A grimy, sci-fi nightmare that serves as the perfect conclusion to the phenomenal Alien trilogy.
“You’re all gonna die. The only question is how you check out. Do you want it on your feet? Or on your fuckin’ knees, begging? I ain’t much for begging! Nobody ever gave me nothing! So I say fuck that thing!”
Harrowing. A grimy sci-fi nightmare that recaptures that sense of dread perfected in Ridley Scott’s original. Alien 3 is thoroughly unpleasant – perhaps even more so than its filmmakers ever intended. From its opening moments it alienates a large chunk of fans with an audacious twist that, when coupled with the bleak tonal shift, tears the franchise away from the relative comforts of Aliens. We’re greeted by a metallic purgatory, imposing at times, claustrophobic at others – and populated by a sea of hostile aggression and testosterone. Fincher does such a wonderful job staging this remote, hellish penitentiary, we instantly wish Ripley was back on the infested LV-426.

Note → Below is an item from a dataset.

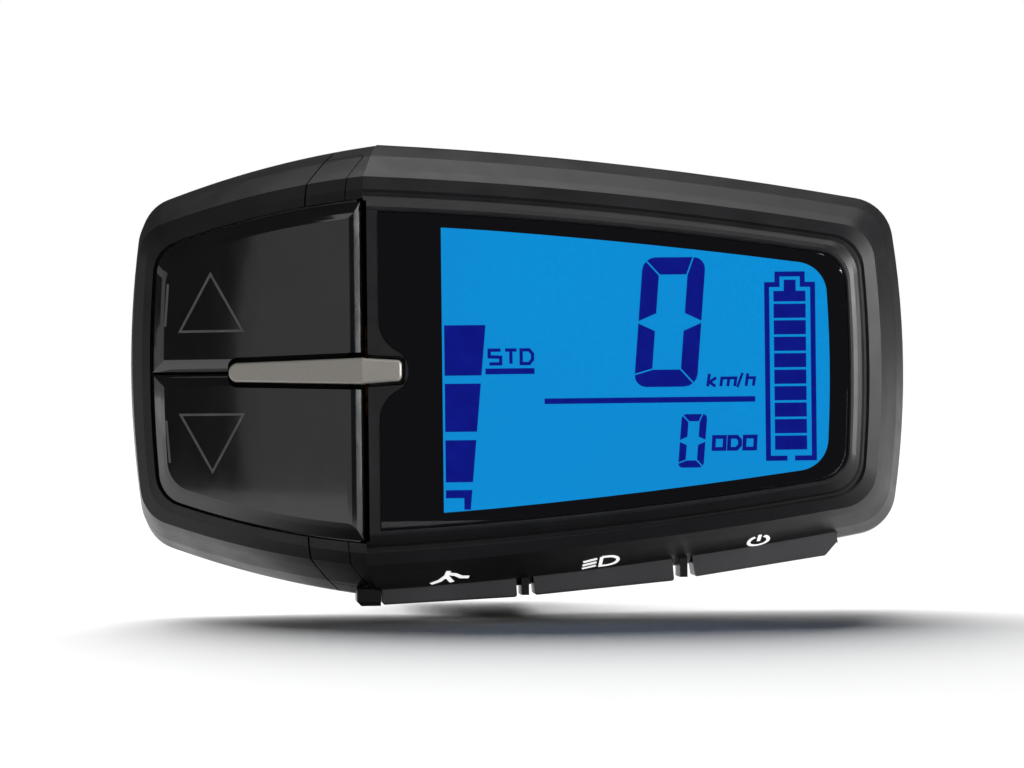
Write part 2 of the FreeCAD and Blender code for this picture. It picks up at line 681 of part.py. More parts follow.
SILICONE = ("up_dome", "down_dome")
ACTUATORS = ("up_actuator", "down_actuator")
TACTS = ("up_switch", "down_switch")
for sign, dome, actuator, tact in zip(("", "-"), SILICONE, ACTUATORS, TACTS):
    z = sign + "Sizes.press_z"
    low = z + " - Sizes.tact_side / 2"
    high = z + " + Sizes.tact_side / 2"
    for label, radius, front, back in (
            (dome, "Sizes.dome_radius", "Sizes.post_end", "Sizes.dome_end"),
            (actuator, "Sizes.actuator_radius", "Sizes.dome_end", "Sizes.actuator_end")):
        body = new_body(label, PANEL)
        sketch = sketch_at(body, label + "_circle", "XZ_Plane", f"-{front}")
        draw_circle(sketch, "Sizes.press_x", z, radius)
        pad(body, sketch, f"{back} - {front}")
    corners = box_corners("Sizes.press_x - Sizes.tact_side / 2",
                          "Sizes.press_x + Sizes.tact_side / 2", low, high)
    body = plate(tact, corners, "Sizes.tact_front",
                 "Sizes.switch_board_front - Sizes.tact_front", PANEL)
    bore = sketch_at(body, tact + "_bore", "XZ_Plane", "-Sizes.tact_front")
    draw_circle(bore, "Sizes.press_x", z, "Sizes.actuator_radius + Sizes.bore_gap")
    pocket(body, bore, "Sizes.bore_end - Sizes.tact_front")


def mirrored_rows(points):
    """Corners of a shape that is the same above and below z = 0, from its upper half."""
    lower = [(x, "-" + z) for x, z in reversed(points)]
    return [(str(x), str(z)) for x, z in points] + [(str(x), z) for x, z in lower]


panel_rows = mirrored_rows([("-3.4", "17.6"), ("-15", "15.6"), ("-23.2", "13.4"), ("-26", "9.5")])
passes = [("Sizes.press_x", "Sizes.press_z", "Sizes.pass_radius"),
          ("Sizes.press_x", "-Sizes.press_z", "Sizes.pass_radius")]
blade_slot = box_corners("-Sizes.blade_left - 0.3", "-Sizes.blade_right + 0.3",
                         "-Sizes.blade_half - 0.2", "Sizes.blade_half + 0.2")
plate("switch_keypad", panel_rows, "Sizes.keypad_front",
      "Sizes.carrier_front - Sizes.keypad_front", PANEL, passes, [blade_slot])
plate("switch_carrier", panel_rows, "Sizes.carrier_front", "Sizes.carrier_thick", PANEL, passes)
plate("switch_board", panel_rows, "Sizes.switch_board_front", "Sizes.switch_board_thick", PANEL)


def carrier_spacers():
    """Four spacers between the carrier and the switch board, as one group."""
    front = size("carrier_front") + size("carrier_thick")
    back = size("switch_board_front")
    spacers = []
    for number, (x, z) in enumerate(((-5.5, 9.0), (-5.5, -9.0), (-21.5, 8.5), (-21.5, -8.5))):
        spacer = doc.addObject("Part::Cylinder", f"spacer_{number}")
        spacer.Radius = 1.3
        spacer.Height = back - front
        spacer.Placement = Placement(Vector(x, front, z), Rotation(Vector(0, 0, 1), Vector(0, 1, 0)))
        spacers.append(spacer)
    group = doc.addObject("Part::Compound", "board_spacers")
    group.Links = spacers
    group.Placement = PANEL
    nodes.append(group)


carrier_spacers()


# ---- display board ---------------------------------------------------------------------------

board_rows = mirrored_rows([("2.4", "17.4"), ("30", "15.5"), ("53", "12.1"), ("56.6", "8.5")])
board_holes = [(str(x), str(z), "Sizes.board_screw_radius + 0.1") for x, z in BOARD_SCREWS]
plate("main_board", board_rows, "Sizes.board_front", "Sizes.board_thick", RIDGE, board_holes)

board_back = "Sizes.board_front + Sizes.board_thick"
plate("mcu_chip", box_corners("20", "29", "-4", "5"), board_back, "1.2", RIDGE)
plate("board_connector", box_corners("30", "38.5", "-11.8", "-6.8"), board_back, "4.4", RIDGE)


def board_parts():
    """Loose components on the back of the main board, as one group."""
    back = size("board_front") + size("board_thick")
    pieces = []
    for number, (x, z) in enumerate(((44.0, 5.2), (44.0, -3.4))):
        can = doc.addObject("Part::Cylinder", f"capacitor_{number}")
        can.Radius = 2.0
        can.Height = 5.4
        can.Placement = Placement(Vector(x, back, z), Rotation(Vector(0, 0, 1), Vector(0, 1, 0)))
        pieces.append(can)
    places = [(33.0, 4.0, 4.5, 1.4, 2.0), (33.0, 8.5, 2.0, 0.6, 1.2), (37.0, 8.5, 2.0, 0.6, 1.2),
              (33.5, 0.0, 2.0, 0.6, 1.2), (10.0, 2.5, 1.6, 0.5, 0.8), (10.0, -2.5, 1.6, 0.5, 0.8)]
    for number, (x, z, long, tall, wide) in enumerate(places):
        chip = doc.addObject("Part::Box", f"component_{number}")
        chip.Length = long
        chip.Width = tall
        chip.Height = wide
        chip.Placement = Placement(Vector(x, back, z), Rotation())
        pieces.append(chip)
    group = doc.addObject("Part::Compound", "board_parts")
    group.Links = pieces
    group.Placement = RIDGE
    nodes.append(group)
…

He achieves this through collaboration. The crew’s attention to detail with production design is exquisite – lending the film a powerful air of authenticity that’s largely absent in many genre affairs that followed (hello The Cube, Resident Evil, and, yes, Alien: Resurrection). The opening exterior shots of this industrial wasteland suck you in to this tale, before the succeeding blood-splattered stomach-turning imagery crawls under your skin. DoP Alex Thomson (stepping into the legendary Jordan Cronenweth’s shoes at the eleventh hour) does an admirable job making the film look so visually appealing in spite of the dour setting, casting haunting silhouettes and heavily contributing to that claustrophobic feel. And Elliot Goldenthal’s score is equal parts ominous and rousing, flitting between both when required.
The film’s shocking tonal departure from its predecessor is its greatest achievement, giving Fincher the freedom to build his own tale around the Xenomorph threat (rather than retread Cameron’s). Each chapter in this trilogy feels wonderfully unique – the patient, methodical horror, the 80’s action flick and the dirty, dystopian thriller. They complement one another through their contrasting style and aesthetic – and yet still share plenty of thematic through lines. Alien 3 offers satisfying conclusion to several established narrative strands, exploring the depths of Ripley’s PTSD and helping her find peace, restoring the truly chilling nature of the titular Xenomorph (shitty CGI not-withstanding), and – perhaps most satisfyingly – showcasing the real villains of this series as humanity’s greed and ambition (personified by the loathsome Weyland-Yutani Corporation).
It’s probably not the Aliens sequel you wanted (it wasn’t mine) – and it’s better for it. It’s fuckin’-A, man.
I didn’t like this film very much when I half-slept my way through it last year. I even enjoyed Resurrection more. Forgive me, I’m a changed man.